The Court then articulated the issue:  whether the products are the kind the public attributes to a single source.  However, in this case, the problem is that Fortres Grand seeks to allege confusion regarding the source of a “utilitarian desktop management software based solely on the use of a mark in a movie and two advertising websites.”  Id. at 16.  Accordingly, the Court emphasized that “the only products available to compare—Fortres Grand’s software and Warner Bros.’ movie—are quite dissimilar, even considering common merchandising practice.”  Id.  Further, the Seventh Circuit stated “Fortres Grand has alleged no facts that would make it plausible that a super-hero movie and desktop management software are ‘goods related in the minds of consumers in the sense that a single producer is likely to put out both goods.’” Id.  The Court also emphasized that “Warner Bros.’ use of the mark is not a traditional use in the marketplace, but in the dialogue of its movie and in extensions of its fictional universe, so the ‘the area and manner of concurrent use’ also makes confusion unlikely.”  Id. at 17.

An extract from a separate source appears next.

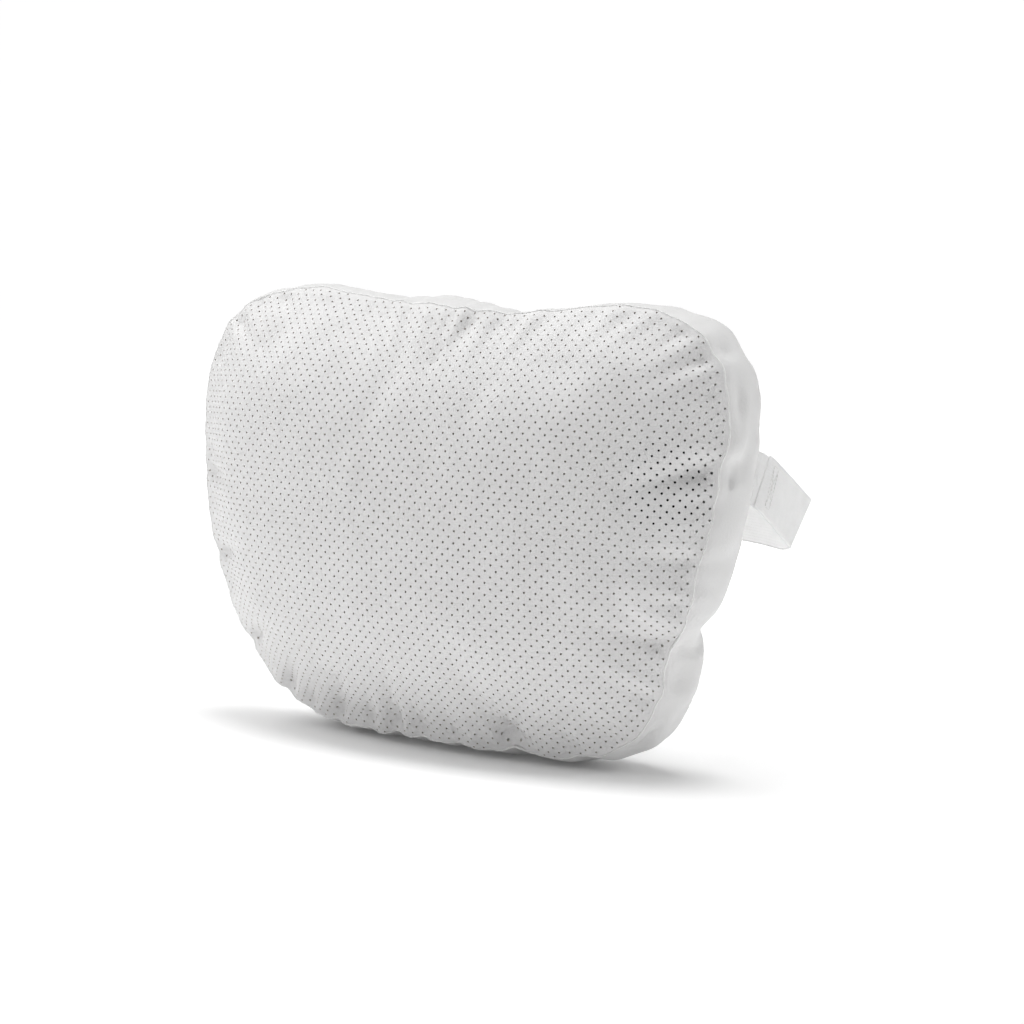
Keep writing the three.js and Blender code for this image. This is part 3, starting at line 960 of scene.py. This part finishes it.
def inner_form(name, depth, material, columns=160):
    """The whole pillow's form again at a depth below the cover, as one closed mesh."""
    theta = round_turn(columns)[:, None]
    rho = eased(26)[None, :]
    v = np.linspace(-0.75, 0.75, 7)[None, :]
    loops = []
    for shape, b in ((face_shape, rho), (gusset_shape, v), (back_shape, rho[:, ::-1])):
        points, normal = shape(theta + 0 * b, b + 0 * theta)
        points = points - normal * depth
        points[..., 2] = np.maximum(points[..., 2], depth)
        loops.append(points)
    loops[0], loops[2] = loops[0][:, :-2], loops[2][:, 2:]
    return loop_mesh(name, np.concatenate(loops, axis=1), material, closed=True)


def cloth_material(name, colour, scale):
    nodes = Nodes(name, 0.9, (*colour, 1))
    nodes.bumped(nodes.noise(scale, 4), 0.0003)
    clouds = nodes.clouds(scale / 20, 3)
    darker = tuple(0.92 * c for c in colour)
    nodes.drive("Base Color", nodes.mixed(clouds, darker, colour))
    return nodes.material


def add_inside():
    woven = cloth_material("liner_cloth", (0.85, 0.84, 0.82), 1500)
    cloth = inner_form("inner_cushion_cloth", 6 * MM, woven)
    finish_padded(cloth, "liner_cloth", "liner_front", "liner_back", fill=0.85)
    fluffy = cloth_material("polyester_fibre", (0.9, 0.9, 0.88), 400)
    fibre = inner_form("fibre_filling", 9 * MM, fluffy)
    finish_padded(fibre, "polyester_fibre", "fibre_fill", fill=0.8)


add_inside()

# ---- seam edges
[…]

Finally, the Court noted that Fortres Grand “has not and could not plausibly allege that consumers are confused into thinking Fortres Grand is selling such a diabolical hacking tool licensed by Warner Bros.”  Id. at 19–20.  The Court clarified that “Fortres Grand’s real complaint is that Warner Bros.’ use of the words ‘clean slate’ has tarnished Fortres Grand’s ‘clean slate’ mark by associating it with illicit software.”  Id.  However, this type of harm may only be remedied with a dilution claim.  See 15 U.S.C. § 1125(c).  The Court quickly dismissed this idea, as “it would not be appropriate to use a contorted and broadened combination of the ‘reverse confusion’ and ‘related products’ doctrines to extend dilution protection to non-famous marks which are explicitly excluded from such protection by statute.”  Id.

In short, the Court should have articulated, in a Bane voice, “you think the darkness is your ally.  But you merely adopted the dark.  I was born in it, molded by it.”  However, the court reasonably stated that the only factor in favor of Fortres Grand was the similarity of the marks at issue.  Id. at 20–22.  Conversely, juxtaposed against the weaknesses of the other factors, the Court found that this was insufficient to plausibly allege reverse confusion because trademark law protects the source-denoting function of terms used in conjunction with goods and services in the marketplace, not the words themselves.